There are still some glitches in the online exhibit. The link labeled “The Gunpowder at Bunker Hill” leads instead to a letter from the governor; I haven’t found a webpage on powder. The webpage titled “Gentleman in Boston writing to a Mr. Rivitigton of New York” actually refers to James Rivington, printer of the Loyalist New York Gazetteer. That letter, as transcribed in American Archives, clearly did not endorse what had gone on in Portsmouth starting the night of 14 December:
With difficulty a number of men were persuaded to convene, who proceeded to the Fort, which is situated at New-Castle, an Island about two miles from the Town, and being there joined by a number of the inhabitants of said New-Castle, amounted to near four hundred men; they invested the Fort, and being refused admittance by the Commander of it [John Cochran], who had only five men with him, and who discharged several guns at them, scaled the walls, and soon overpowered and pinioned the Commander; they then struck the King’s colours, with three cheers, broke open the Powder House, and carried off one hundred and three barrels of Powder, leaving only one behind.
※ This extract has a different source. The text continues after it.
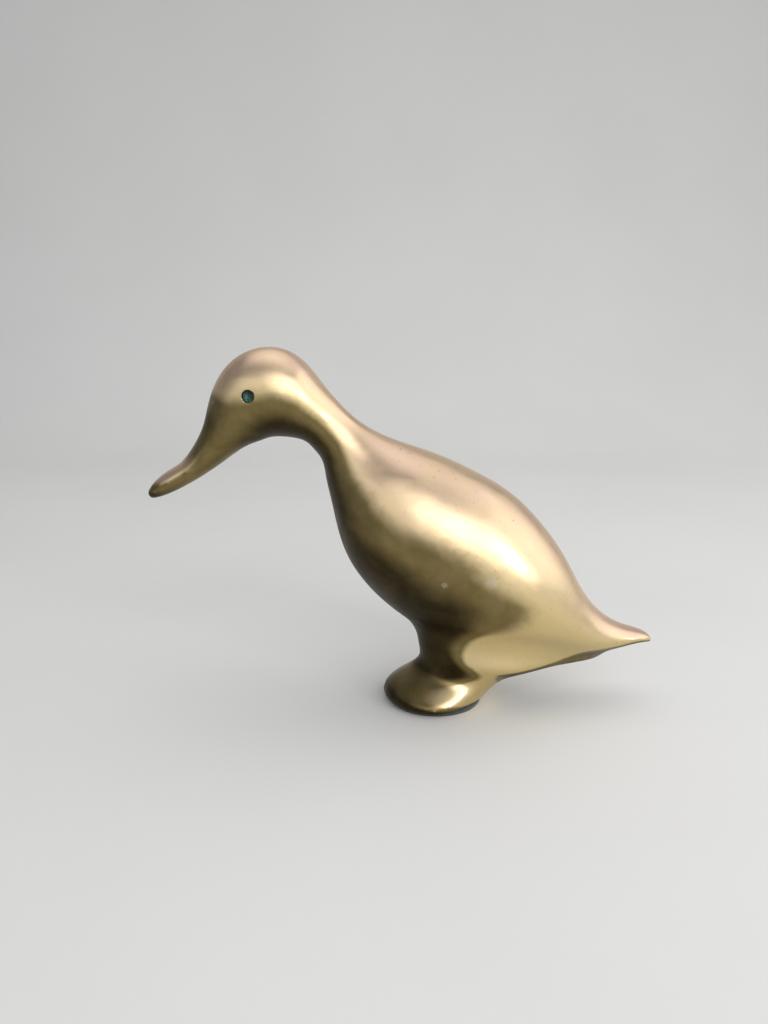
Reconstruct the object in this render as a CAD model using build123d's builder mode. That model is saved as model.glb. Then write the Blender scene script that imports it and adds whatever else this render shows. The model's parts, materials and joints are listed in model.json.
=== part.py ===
from build123d import *
import os

# Overall sizes of the casting: bill tip to tail tip, sole to crown, and across the body
length = 150.0
height = 105.6
body_width = 42.4

# Casting: wall round the hollow, most of a rib that the wall may take where the casting is thin, blend where the leg
# grows out of the body, rounding of the tips and of the sole
wall = 3.2
thin_wall_share = 0.55
leg_blend = 12.0
bill_rounding = 1.0
tail_rounding = 0.4
sole_rounding = 0.8
seam_overrun = 6.0

# Eyes: drilled and countersunk sockets with a green inlay sunk below the rim
eye_diameter = 4.0
eye_rim_diameter = 4.9
eye_socket_depth = 2.0
eye_recess = 0.9
eye_clearance = 0.05
eye_place_share = (-0.578, 0.877)

# Joint between the halves: dowels in blind holes, and a strip of filler in the inner corner of the joint
pin_diameter = 2.4
pin_length = 6.0
pin_chamfer = 0.3
pin_clearance = 0.05
pin_place_shares = [(-0.830, 0.665), (0.260, 0.075), (0.825, 0.178)]
braze_depth = 1.0
braze_width = 2.4

# Foot: vent from the hollow to the sole, and the felt that hides it
foot_place_share = 0.125
vent_diameter = 3.0
vent_height_share = 0.32
felt_diameter = 28.0
felt_thickness = 1.0

# Ribs across the head, neck and body, from the bill tip to the tail tip. Each row gives the rib's upper point and
# its lower point in the middle plane, as shares of half the length and of the height, then its width as a share of
# the body's width, the level of its widest place as a share of its half depth, and how full its upper and lower
# shoulders are.
body_rib_shares = [
    (-0.999, 0.604, -0.984, 0.585, 0.105, 0.00, 0.74, 0.74),
    (-0.975, 0.628, -0.945, 0.592, 0.190, 0.00, 0.74, 0.74),
    (-0.925, 0.659, -0.885, 0.609, 0.240, 0.00, 0.73, 0.73),
    (-0.865, 0.686, -0.803, 0.640, 0.265, 0.00, 0.72, 0.72),
    (-0.805, 0.741, -0.705, 0.685, 0.295, 0.00, 0.71, 0.70),
    (-0.765, 0.802, -0.615, 0.729, 0.350, 0.00, 0.71, 0.70),
    (-0.735, 0.876, -0.560, 0.745, 0.405, 0.00, 0.71, 0.71),
    (-0.645, 0.966, -0.515, 0.756, 0.482, 0.00, 0.71, 0.71),
    (-0.500, 0.998, -0.470, 0.758, 0.520, 0.00, 0.71, 0.71),
    (-0.390, 0.965, -0.420, 0.754, 0.490, 0.00, 0.71, 0.71),
    (-0.311, 0.899, -0.375, 0.742, 0.405, 0.00, 0.71, 0.71),
    (-0.246, 0.845, -0.348, 0.721, 0.355, 0.00, 0.71, 0.71),
    (-0.170, 0.796, -0.321, 0.694, 0.360, 0.00, 0.71, 0.71),
    (-0.060, 0.754, -0.307, 0.647, 0.450, 0.00, 0.71, 0.71),
    (0.092, 0.716, -0.286, 0.577, 0.640, 0.00, 0.71, 0.71),
    (0.250, 0.667, -0.240, 0.447, 0.860, 0.00, 0.71, 0.71),
    (0.407, 0.602, -0.133, 0.327, 0.985, 0.04, 0.71, 0.70),
    (0.531, 0.517, 0.008, 0.240, 1.000, 0.10, 0.71, 0.69),
    (0.635, 0.415, 0.190, 0.174, 0.920, 0.18, 0.71, 0.67),
    (0.699, 0.332, 0.390, 0.148, 0.760, 0.22, 0.71, 0.66),
    (0.754, 0.277, 0.570, 0.138, 0.580, 0.20, 0.71, 0.66),
    (0.815, 0.237, 0.730, 0.133, 0.420, 0.12, 0.71, 0.68),
    (0.885, 0.211, 0.855, 0.149, 0.290, 0.05, 0.71, 0.70),
    (0.950, 0.197, 0.940, 0.164, 0.200, 0.00, 0.72, 0.72),
    (0.998, 0.177, 0.996, 0.161, 0.070, 0.00, 0.74, 0.74),
]
head_end_rib = body_rib_shares[6]
rump_end_rib = body_rib_shares[19]

# Ribs across the foot, the leg and the keel behind it, from the sole upwards, by their front and rear points
leg_rib_shares = [
    (-0.070, 0.000, 0.322, 0.000, 0.720, 0.00, 0.70, 0.63),
    (-0.082, 0.010, 0.332, 0.010, 0.758, 0.00, 0.70, 0.63),
    (-0.045, 0.055, 0.376, 0.040, 0.620, 0.00, 0.71, 0.65),
    (0.060, 0.115, 0.490, 0.084, 0.540, 0.00, 0.71, 0.73),
    (0.050, 0.208, 0.673, 0.106, 0.560, 0.18, 0.72, 0.73),
    (0.150, 0.350, 0.738, 0.202, 0.720, 0.20, 0.72, 0.70),
]


def casting_point(x_share, z_share):
    """A point of the middle plane, by its shares of half the length and of the height above the felt."""
    return Vector(x_share * length / 2, 0, felt_thickness + z_share * height)


def rib_plane(rib):
    """The plane of a rib, centred on the rib and facing the tail."""
    ax, az, bx, bz = rib[:4]
    upper = casting_point(ax, az)
    lower = casting_point(bx, bz)
    across = Vector(0, 1, 0)
    return Plane(origin=(upper + lower) / 2, x_dir=across, z_dir=across.cross(upper - lower))


def half_ribs(ribs, inset):
    """The right half of each rib, drawn in by the inset and run on past the middle plane."""
    sketches = []
    for rib in ribs:
        ax, az, bx, bz, width_share, level_share, upper_share, lower_share = rib
        half_depth = (casting_point(ax, az) - casting_point(bx, bz)).length / 2
        half_width = body_width / 2 * width_share
        drawn_in = min(inset, half_depth * thin_wall_share, half_width * thin_wall_share)
        depth = half_depth - drawn_in
        side = half_width - drawn_in
        level = depth * level_share
        shoulder = level + (depth - level) * upper_share
        keel = level - (depth + level) * lower_share
        with BuildSketch(rib_plane(rib)) as half_rib:
            with BuildLine():
                Spline(
                    (0, depth),
                    (side * upper_share, shoulder),
                    (side, level),
                    (side * lower_share, keel),
                    (0, -depth),
                    tangents=((1, 0), (-1, 0)),
                    tangent_scalars=(1, 1),
                )
                Polyline((0, -depth), (-seam_overrun, -depth), (-seam_overrun, depth), (0, depth))
            make_face()
        sketches.append(half_rib.sketch)
    return sketches


def loft_half_hollow(inset):
    """Lofts the right half of the hollow, flat at its ends in the head and the rump, into the part being built."""
    loft(half_ribs(body_rib_shares, inset))
    split(bisect_by=Plane.XZ, keep=Keep.BOTTOM)
    split(bisect_by=rib_plane(rump_end_rib), keep=Keep.BOTTOM)
    with BuildSketch(rib_plane(head_end_rib)) as head_end:
        Rectangle(body_width, body_width)
    extrude(head_end.sketch, amount=-length / 3, mode=Mode.SUBTRACT)


# Right half of the head, neck, body and tail, its tips rounded before the overrun is cut off
with BuildPart() as half_body:
    loft(half_ribs(body_rib_shares, 0))
    bill_end = half_body.faces().sort_by(Axis.X)[0]
    fillet(bill_end.edges().sort_by(Axis.Y)[-1], radius=bill_rounding)
    tail_end = half_body.faces().sort_by(Axis.X)[-1]
    fillet(tail_end.edges().sort_by(Axis.Y)[-1], radius=tail_rounding)
    split(bisect_by=Plane.XZ, keep=Keep.BOTTOM)

# Right half of the foot, leg and keel
with BuildPart() as half_leg:
    loft(half_ribs(leg_rib_shares, 0))
    sole = half_leg.faces().sort_by(Axis.Z)[0]
    fillet(sole.edges().sort_by(Axis.Y)[-1], radius=sole_rounding)
    split(bisect_by=Plane.XZ, keep=Keep.BOTTOM)

# Right half of the hollow
with BuildPart() as half_hollow:
    loft_half_hollow(wall)

# Right half of the room for the filler, a shallow step round the hollow beside the joint
with BuildPart() as half_braze_room:
    loft_half_hollow(wall - braze_depth)
    with BuildSketch(Plane.XZ):
        Rectangle(length, height, align=(Align.CENTER, Align.MIN))
    extrude(amount=-braze_width / 2, mode=Mode.INTERSECT)

# Vent from the sole to the hollow
foot_centre = casting_point(foot_place_share, 0)
with BuildPart() as vent:
    with BuildSketch(Plane(origin=foot_centre)):
        Circle(vent_diameter / 2)
    extrude(amount=height * vent_height_share)

# Right half of the casting, with its outside blended and rounded before anything is cut into it
with BuildPart() as right_shell:
    add(half_body.part)
    add(half_leg.part)
    flank_crease = right_shell.edges(Select.NEW).sort_by(Axis.Y)[-1]
    fillet(flank_crease, radius=leg_blend)
    add(half_hollow.part, mode=Mode.SUBTRACT)
    add(half_braze_room.part, mode=Mode.SUBTRACT)

    # Eye socket, drilled square to the cheek where it meets the line through the eye
    eye_line = Axis(casting_point(*eye_place_share), (0, 1, 0))
    eye_centre, eye_direction = right_shell.part.find_intersection_points(eye_line)[-1]
    with Locations(Plane(origin=eye_centre, z_dir=eye_direction)):
        CounterSinkHole(radius=eye_diameter / 2, counter_sink_radius=eye_rim_diameter / 2, depth=eye_socket_depth)

    # Blind holes for the dowels in the joint face
    with BuildSketch(Plane.XZ):
        for x_share, z_share in pin_place_shares:
            place = casting_point(x_share, z_share)
            with Locations((place.X, place.Z)):
                Circle(pin_diameter / 2 + pin_clearance)
    extrude(amount=-(pin_length / 2 + pin_clearance), mode=Mode.SUBTRACT)
    add(vent.part, mode=Mode.SUBTRACT)
right_shell.part.label = "right_shell"

with BuildPart() as left_shell:
    mirror(right_shell.part, about=Plane.XZ)
left_shell.part.label = "left_shell"

# Strips of filler along the back and the belly, in the inner corner of the joint
with BuildPart() as seam_braze:
    add(half_braze_room.part)
    add(half_hollow.part, mode=Mode.SUBTRACT)
    mirror(about=Plane.XZ)
    add(vent.part, mode=Mode.SUBTRACT)
seam_braze.part.label = "seam_braze"

# Dowels that keep the halves in line
with BuildPart() as register_pins:
    with BuildSketch(Plane.XZ):
        for x_share, z_share in pin_place_shares:
            place = casting_point(x_share, z_share)
            with Locations((place.X, place.Z)):
                Circle(pin_diameter / 2)
    extrude(amount=pin_length / 2, both=True)
    chamfer(register_pins.edges(), length=pin_chamfer)
register_pins.part.label = "register_pins"

# Green inlays at the bottom of the eye sockets
with BuildPart() as right_eye:
    eye_floor = Plane(origin=eye_centre - eye_direction * eye_socket_depth, z_dir=eye_direction)
    with BuildSketch(eye_floor):
        Circle(eye_diameter / 2 - eye_clearance)
    extrude(amount=eye_socket_depth - eye_recess)
right_eye.part.label = "right_eye"

with BuildPart() as left_eye:
    mirror(right_eye.part, about=Plane.XZ)
left_eye.part.label = "left_eye"

# Felt under the foot
with BuildPart() as felt_pad:
    with BuildSketch(Plane.XY):
        with Locations((foot_centre.X, 0)):
            Circle(felt_diameter / 2)
    extrude(amount=felt_thickness)
felt_pad.part.label = "felt_pad"

os.makedirs("parts", exist_ok=True)
for piece in (left_shell, right_shell, seam_braze, register_pins, left_eye, right_eye, felt_pad):
    export_step(piece.part, f"parts/{piece.part.label}.step")
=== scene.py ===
import json
import math

import bpy
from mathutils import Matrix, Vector

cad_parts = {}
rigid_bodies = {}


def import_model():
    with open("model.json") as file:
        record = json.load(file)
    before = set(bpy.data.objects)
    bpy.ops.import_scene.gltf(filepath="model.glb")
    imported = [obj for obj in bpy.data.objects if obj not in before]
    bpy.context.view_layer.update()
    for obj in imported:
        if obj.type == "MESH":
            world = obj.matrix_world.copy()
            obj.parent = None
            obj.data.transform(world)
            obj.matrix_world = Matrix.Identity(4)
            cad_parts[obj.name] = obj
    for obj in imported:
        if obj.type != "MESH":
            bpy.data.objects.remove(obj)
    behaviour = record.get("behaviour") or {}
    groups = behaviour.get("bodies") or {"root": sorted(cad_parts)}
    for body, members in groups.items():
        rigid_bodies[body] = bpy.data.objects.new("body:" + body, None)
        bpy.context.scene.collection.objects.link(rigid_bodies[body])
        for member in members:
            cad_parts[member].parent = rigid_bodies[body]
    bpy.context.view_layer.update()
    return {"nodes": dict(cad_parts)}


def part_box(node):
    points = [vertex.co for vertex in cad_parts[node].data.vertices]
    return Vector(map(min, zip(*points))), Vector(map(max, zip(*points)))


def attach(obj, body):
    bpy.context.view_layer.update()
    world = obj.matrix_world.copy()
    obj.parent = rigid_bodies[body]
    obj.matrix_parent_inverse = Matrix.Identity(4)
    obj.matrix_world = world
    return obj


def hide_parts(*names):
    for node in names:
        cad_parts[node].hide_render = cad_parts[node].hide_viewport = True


bl_info = {
    "name": "Brass duck",
    "version": (1, 0, 0),
    "blender": (4, 5, 0),
    "location": "View3D > Sidebar > Duck",
    "description": "Dresses the brass duck: its worn skin, its green eyes, its felt and its studio",
    "category": "Object",
}

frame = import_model()

MM = 0.001

# Points nearer to each other than this are one, in a half and across the mirror
MERGE_DISTANCE = 0.001 * MM
MIRROR_MERGE_DISTANCE = 0.02 * MM

# Reach of the vent and the eye socket in the solids, with a little to spare
VENT_RADIUS = 1.7 * MM
VENT_TOP = 50 * MM
CAD_SOCKET_RADIUS = 2.52 * MM
CAD_SOCKET_DEPTH = 4 * MM

# Where the skin is eased: each pair runs from untouched to fully eased, or back again
EASED_ASIDE = (4 * MM, 7 * MM)
EASED_FROM_HEIGHT = (8 * MM, 12 * MM)
EASED_TO_HEIGHT = (32 * MM, 38 * MM)
KEEL_END = (58 * MM, 0, 12 * MM)
KEEL_END_RADIUS = 12 * MM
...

Previous to this expresses had been sent out to alarm the country; accordingly, a large body of men marched the next day from Durham, headed by two Generals; Major [John] Sullivan, one of the worthy Delegates, who represented that Province in the Continental Congress, and the Parson of the Parish [John Adams], who having been long-accustomed to apply himself more to the cure of the bodies than the souls of his parishioners, had forgotten that the weapons of his warfare ought to be spiritual, and not carnal, and therefore marched down to supply himself with the latter, from the King’s Fort, and assisted in robbing him of his warlike stores.

After being drawn up on the parade, they chose a Committee, consisting of those persons who had been most active in the riot of the preceding day, with Major Sullivan and some others, to wait on the Governour [John Wentworth], and know of him whether any of the King’s Ships or Troops were expected. The Governour, after expressing to them his great concern for the consequences of taking the Powder from the Fort, of which they pretended to disapprove and to be ignorant of, assured them that he knew of neither Troops or Ships coming into the Province, and ordered the Major, as a Magistrate, to go and disperse the people.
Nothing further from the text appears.